On January 6, 2023, following the satisfaction of conditions precedent, Caledonia completed the acquisition of Bilboes Gold that gave right to further evaluate and exploit the sulphide resources in addition to the oxide mining activities agreed in the tribute agreement.

 

 

5

Tribute Arrangement and Mining Agreement and Bilboes Gold Limited acquisition (continued)

 

The acquisition of Bilboes Gold was classified as an asset and liability acquisition as there were no inputs, processes and outputs and it was not a business combination in terms of IFRS 3 Business Combinations.

 

Upon completion of the transaction on January 6, 2023, the initial consideration shares were issued, in the amount of 4,425,797 common shares, to the three sellers of Bilboes Gold Limited and the NSR agreement was signed.

 

The escrow consideration shares of 441,095 common shares of Caledonia were issued to one of the sellers in settlement of a separate commercial arrangement between its subsidiary and the holding company of another seller, and upon receipt by the Company of a “share adjustment notice” instructing the issue of the shares. The share adjustment notice was only issued once approval had been obtained from the Reserve Bank of Zimbabwe for such commercial arrangement. On March 30, 2023, the 441,095 common shares were issued after the share adjustment notice was received.

 

Deferred consideration shares of 256,152 common shares of Caledonia were issued to the sellers on April 11, 2023. Total consideration shares issued for the acquisition of Bilboes Gold amounted to 5,123,044 shares with the value of the consideration shares set at US$65.677 million.
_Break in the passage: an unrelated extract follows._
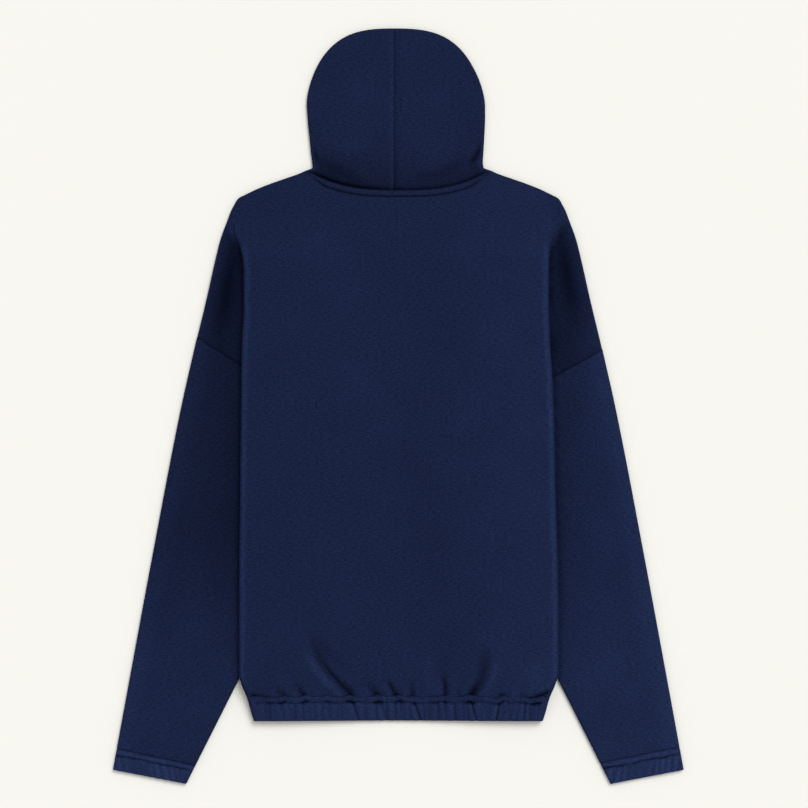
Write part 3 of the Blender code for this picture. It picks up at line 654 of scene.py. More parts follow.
def bodySide(side, front):
    # half of the back, or a whole front: the cloth above the underarm, and the cloth below it
    way = 1 if front else -1
    upperRows, lowerRows = rowList(0, underarmRow), rowList(underarmRow, len(pleatRows) - 1)
    upper = np.array([bodyRow(side, front, r, True) for r in upperRows])
    kept = upper.shape[1] - body["turnSteps"] - body["armSteps"]
    lower = np.array([bodyRow(side, front, r, r == underarmRow)[:kept] for r in lowerRows])
    patches = []
    for grid, isUpper in ((upper, True), (lower, False)):
        x, y = grid[..., 0] * sides[side], grid[..., 1]
        u = grid[..., 0] * mm
        roundFold = clothLengths(grid[:, bodyColumns - 1 :])[0][:, 1:]
        u[:, bodyColumns:] = u[:, bodyColumns - 1 : bodyColumns] + roundFold
        v = y * mm + (0 if isUpper else 0.37)
        faceUp = np.zeros(grid.shape[:2])
        faceUp[:, :bodyColumns] = 1.0
        drawn = strokes(x, y, frontCreases if front else backCreases) * faceUp
        lift, shade = drawn.copy(), np.ones_like(x)
        if not front:
            beforeFold = 1 - ease((np.arange(grid.shape[1]) - bodyColumns + 8) / 8.0)
            lift += unevenLay("body", x, y) * faceUp * beforeFold
        lift += strokes(x, y, bodySwells) * faceUp
        if not front:
            # painted light on the back: lighter to the right, painted shade and highlight beside the creases,
            # and the creases painted darker in their troughs and lighter on their ridges
            shade += (bodyTone(x, y) + strokes(x, y, backPaintedShading)) * faceUp + 0.1 * drawn
            # painted highlight along the side folds
            shade += rimTone(grid, y)
            bandLift, bandDark = bandRelief(x, y)
            lift += bandLift * faceUp
            shade -= bandDark * faceUp
            # painted shade along the hem's seam, deeper where the gathers hang over it
            dark = hemSeam["dark"] + hemSeam["gatherDark"] * hemShadow(x + 4)
            shade -= dark * near(y - hemSeam["y"], hemSeam["wide"]) * faceUp
        if isUpper:
            onArm = np.zeros_like(x)
            onArm[:, -body["armSteps"] - 1 :] = 1.0
            fromSeam = seamDistance(side, x, y)
            lift += seamDip(fromSeam, armSeam["deep"], armSeam["wide"]) * onArm * -way
            if not front:
                lift += strokes(np.abs(x), y, armTroughs) * onArm
                # painted shade on the upper arm beside the fold
                shade = shade * (1 - (1 - armTone(side, x, y)) * onArm)
            # darker at the arm seam: painted shade in its groove, and the thread
            shade = shade * (1 - armSeam["dark"] * near(fromSeam, armSeam["darkWide"]) * onArm)
        grid[..., 2] += lift
        if not front:
            grid[..., 1] += hemWave(x) * ease((-325 - y) / 22) * faceUp
        patches.append({
            "points": placed(side, grid), "uv": (u * sides[side], v), "tone": np.maximum(shade, darkest)})
        if isUpper:
            neckEnd = round(body["columns"] * neckShare) - 1
            edge = np.concatenate([grid[0, neckEnd:], grid[[0 < r <= seamRow for r in upperRows], -1]])
            roll = rolledEdge(edge, outwardOf(edge), way)
            rollU, rollV = clothLengths(roll)
            patches.append({"points": placed(side, roll), "uv": (rollU + u.max(), rollV), "tone": 0.95})
        else:
            edge = grid[[r >= sideRow for r in lowerRows], -1]
            patches.append({"points": placed(side, rolledEdge(edge, np.array([-1.0, 0, 0]), -way))})
    return patches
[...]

The value of the initial consideration shares issued is based on the last trading day's closing share price on NYSE American LLC before completion of US$12.82 per share.

 

Consideration paid

 

$'000

 
     

Equity issued

  65,677 

Initial consideration shares issued (4,425,797 at $12.82 per share)

  56,739 

Escrow shares issued (441,095 at $12.82 per share)

  5,655 

Deferred consideration shares issued (256,152 at $12.82 per share)

  3,283 
     

Bilboes oxide mine assets (pre-acquisition)

  (872)

Prepayments - Bilboes pre-effective date costs

  877 

Total net consideration

  65,682 
     

Recognised amounts of identifiable assets and liabilities assumed (January 6, 2023)

    

Exploration and evaluation assets (note 17)

  73,198 

Inventories

  70 

Prepayments

  5 

Trade and other receivables

  802 

Cash and cash equivalents

  54 

Provisions

  (4,466)

Trade and other payables - external

  (3,943)

Lease liabilities

  (28)

Income tax payable

  (10)
   65,682 

 

Acquisition-related costs 

 

Included in administrative costs is an amount of $3.1 million payable to two advisors on the successful completion of the Bilboes Gold acquisition.